# RECORD SET:
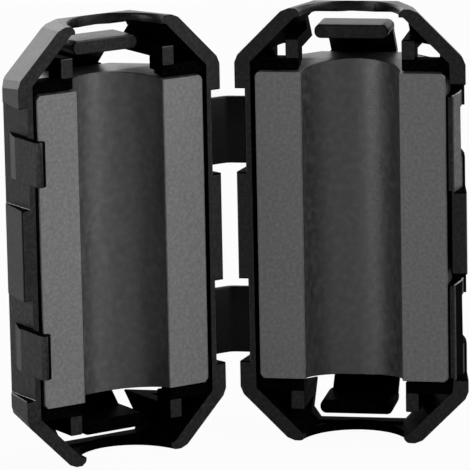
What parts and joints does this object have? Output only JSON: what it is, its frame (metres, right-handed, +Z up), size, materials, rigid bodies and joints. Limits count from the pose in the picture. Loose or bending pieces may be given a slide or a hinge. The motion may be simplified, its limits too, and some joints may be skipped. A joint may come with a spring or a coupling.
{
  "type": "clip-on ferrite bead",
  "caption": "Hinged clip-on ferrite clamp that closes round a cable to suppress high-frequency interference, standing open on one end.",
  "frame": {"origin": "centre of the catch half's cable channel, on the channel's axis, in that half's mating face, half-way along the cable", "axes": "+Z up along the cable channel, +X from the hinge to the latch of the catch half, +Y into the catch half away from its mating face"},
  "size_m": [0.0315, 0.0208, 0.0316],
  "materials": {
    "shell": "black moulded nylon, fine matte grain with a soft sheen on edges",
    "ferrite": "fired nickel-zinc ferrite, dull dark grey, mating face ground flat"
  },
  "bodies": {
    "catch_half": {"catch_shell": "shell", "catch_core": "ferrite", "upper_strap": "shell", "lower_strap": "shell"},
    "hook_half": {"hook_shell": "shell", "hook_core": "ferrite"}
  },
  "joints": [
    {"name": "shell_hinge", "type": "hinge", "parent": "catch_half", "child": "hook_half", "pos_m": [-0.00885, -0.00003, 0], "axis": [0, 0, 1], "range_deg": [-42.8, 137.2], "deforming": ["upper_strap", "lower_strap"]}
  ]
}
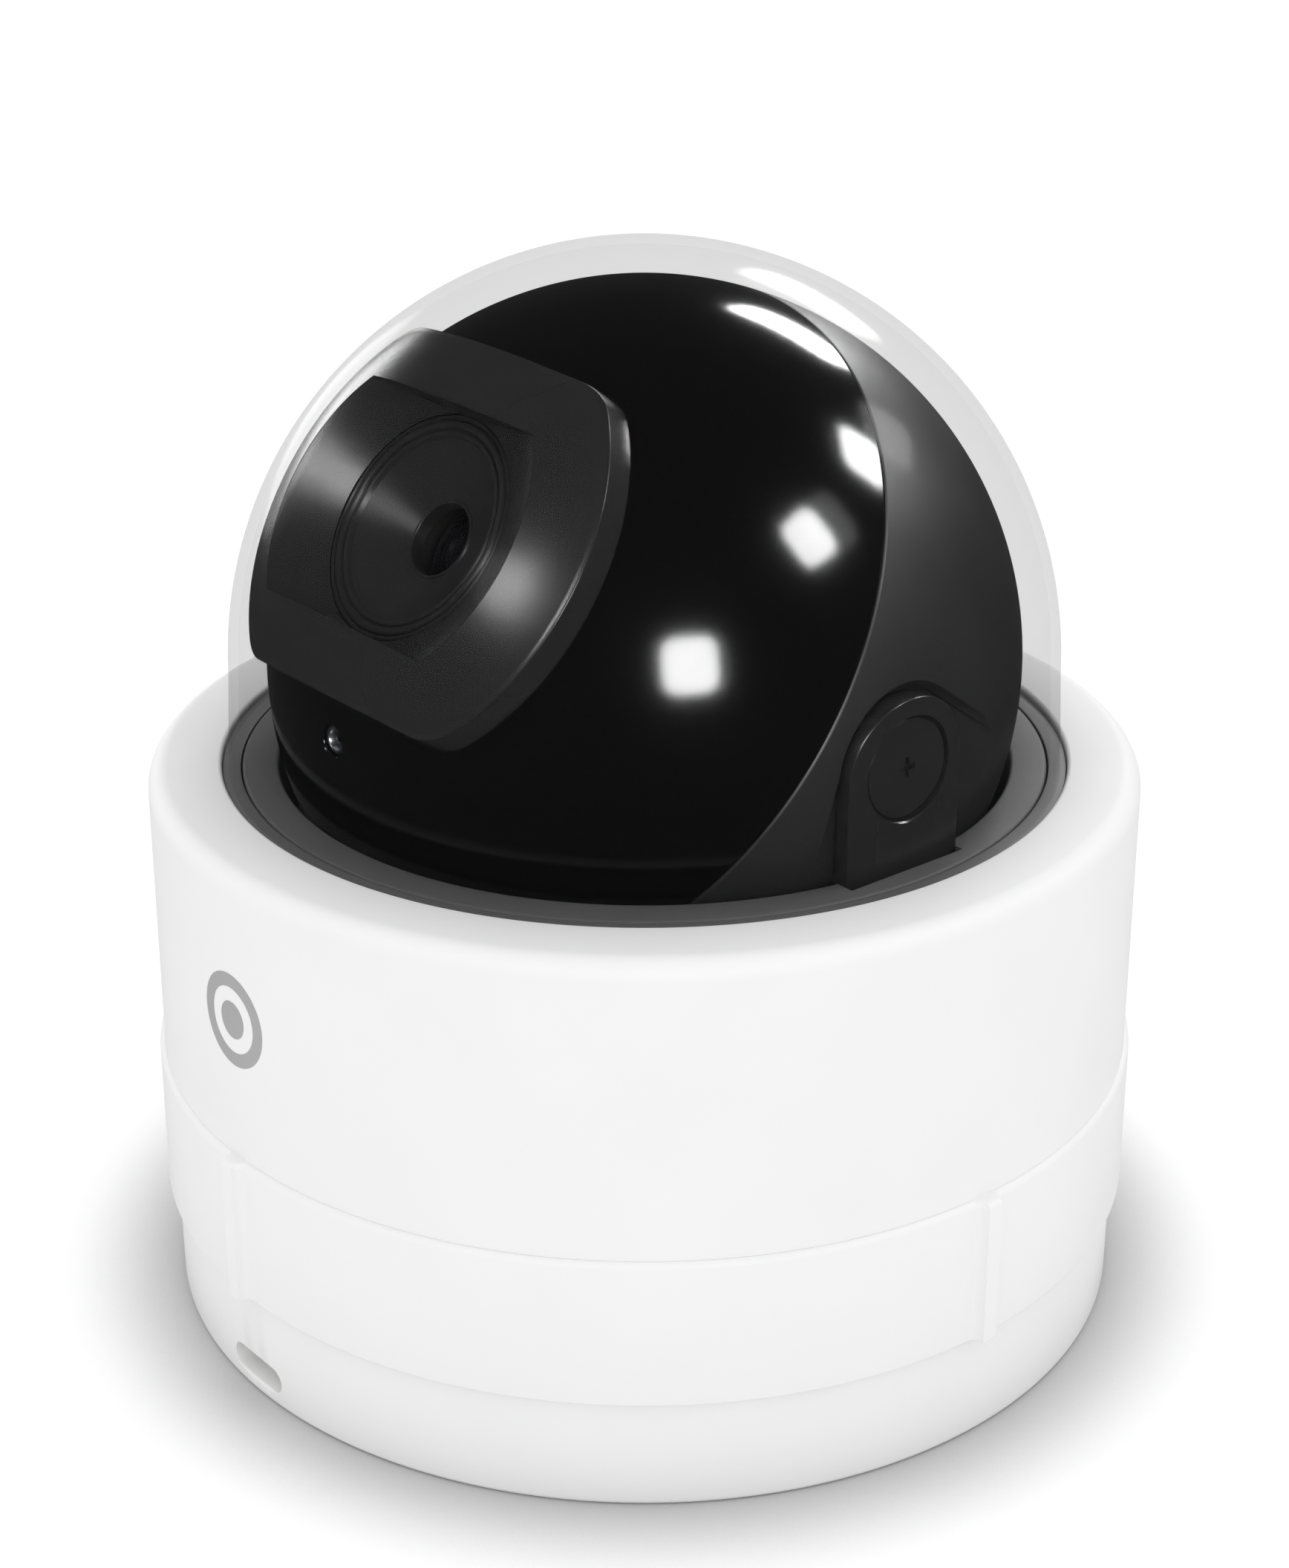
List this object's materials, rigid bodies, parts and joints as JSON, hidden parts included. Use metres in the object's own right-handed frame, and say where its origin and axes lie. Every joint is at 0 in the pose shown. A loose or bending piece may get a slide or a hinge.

# WHAT THE TASK ASKS:
Reproduce the records above exactly as they appear.

# SOLUTION FOR THIS EXERCISE:
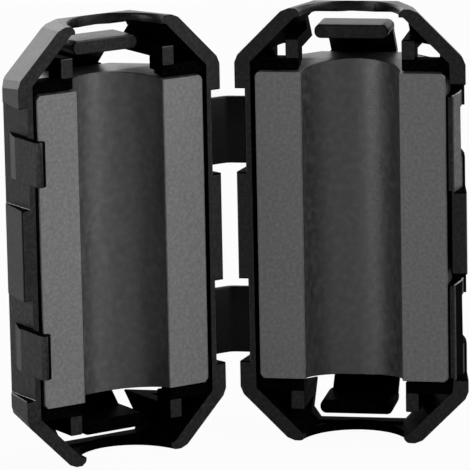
What parts and joints does this object have? Output only JSON: what it is, its frame (metres, right-handed, +Z up), size, materials, rigid bodies and joints. Limits count from the pose in the picture. Loose or bending pieces may be given a slide or a hinge. The motion may be simplified, its limits too, and some joints may be skipped. A joint may come with a spring or a coupling.
{
  "type": "clip-on ferrite bead",
  "caption": "Hinged clip-on ferrite clamp that closes round a cable to suppress high-frequency interference, standing open on one end.",
  "frame": {"origin": "centre of the catch half's cable channel, on the channel's axis, in that half's mating face, half-way along the cable", "axes": "+Z up along the cable channel, +X from the hinge to the latch of the catch half, +Y into the catch half away from its mating face"},
  "size_m": [0.0315, 0.0208, 0.0316],
  "materials": {
    "shell": "black moulded nylon, fine matte grain with a soft sheen on edges",
    "ferrite": "fired nickel-zinc ferrite, dull dark grey, mating face ground flat"
  },
  "bodies": {
    "catch_half": {"catch_shell": "shell", "catch_core": "ferrite", "upper_strap": "shell", "lower_strap": "shell"},
    "hook_half": {"hook_shell": "shell", "hook_core": "ferrite"}
  },
  "joints": [
    {"name": "shell_hinge", "type": "hinge", "parent": "catch_half", "child": "hook_half", "pos_m": [-0.00885, -0.00003, 0], "axis": [0, 0, 1], "range_deg": [-42.8, 137.2], "deforming": ["upper_strap", "lower_strap"]}
  ]
}
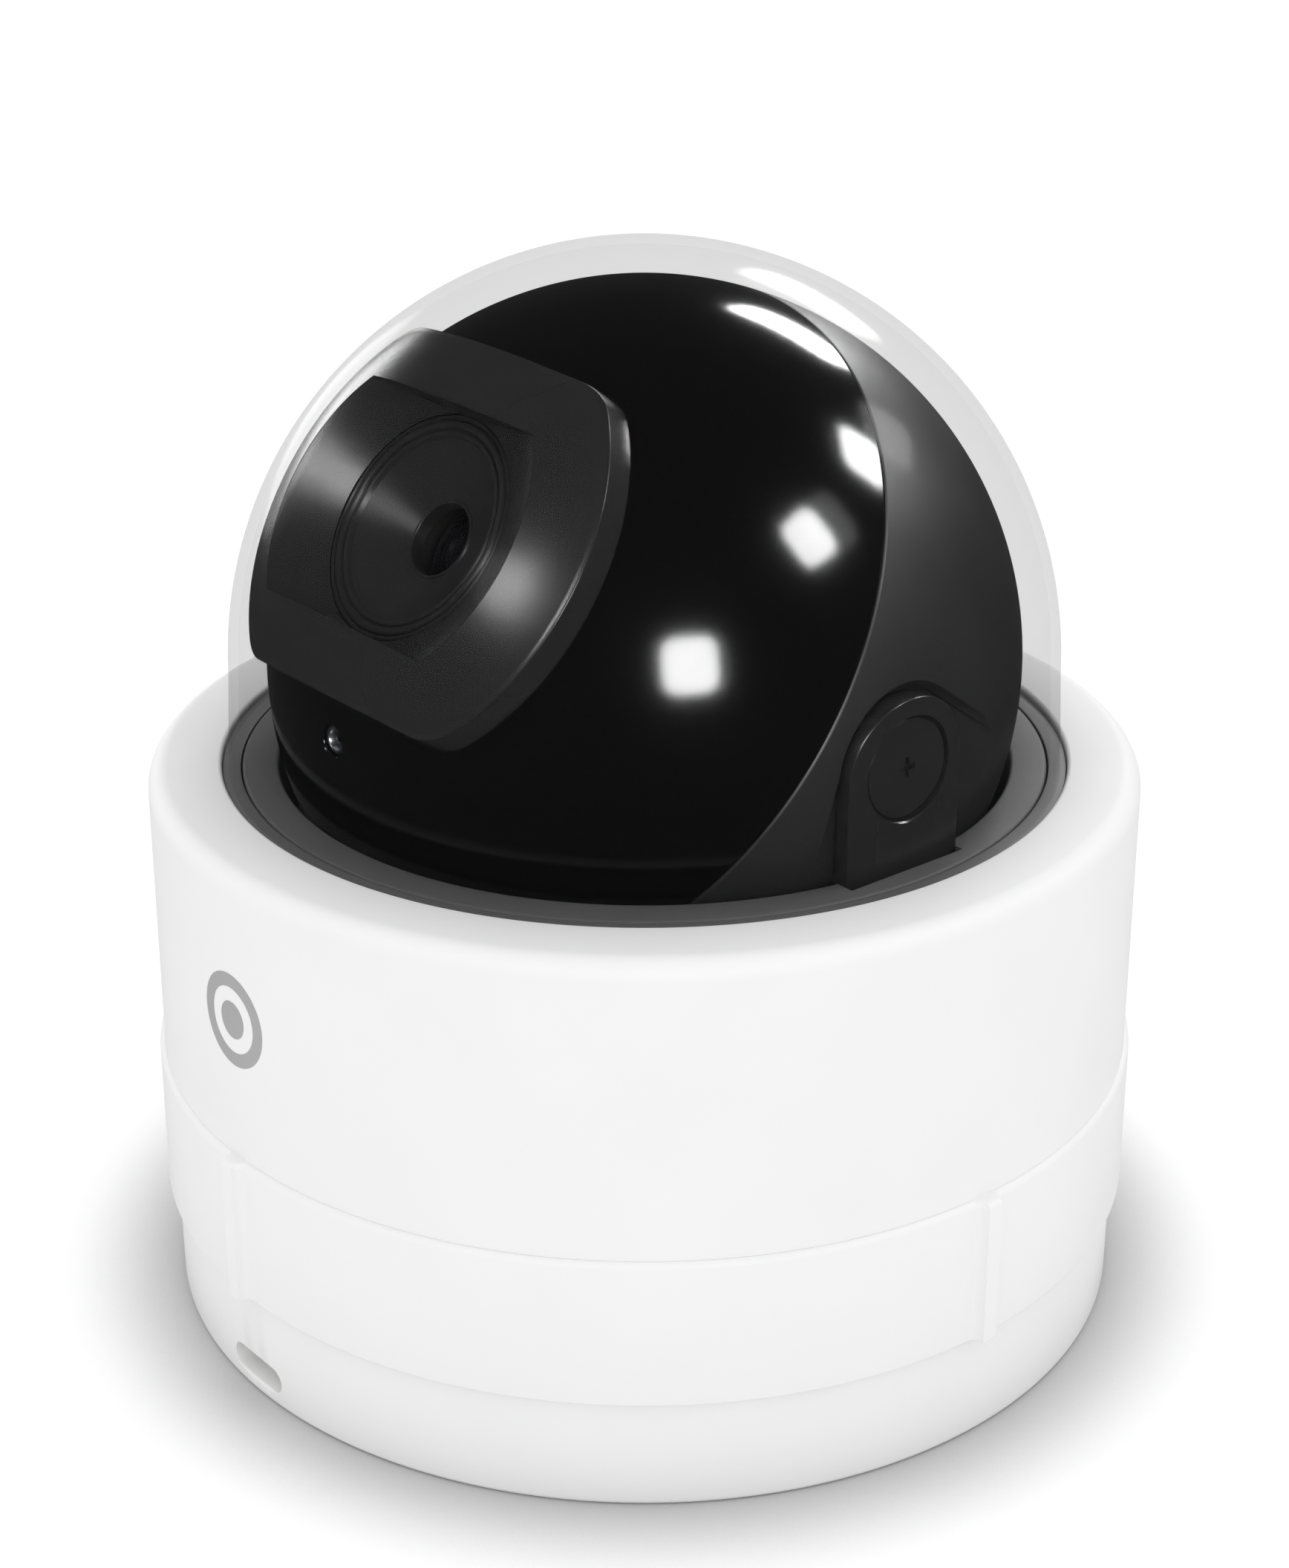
List this object's materials, rigid bodies, parts and joints as JSON, hidden parts included. Use metres in the object's own right-handed frame, and say where its origin and axes lie. Every joint is at 0 in the pose shown. A loose or bending piece may get a slide or a hinge.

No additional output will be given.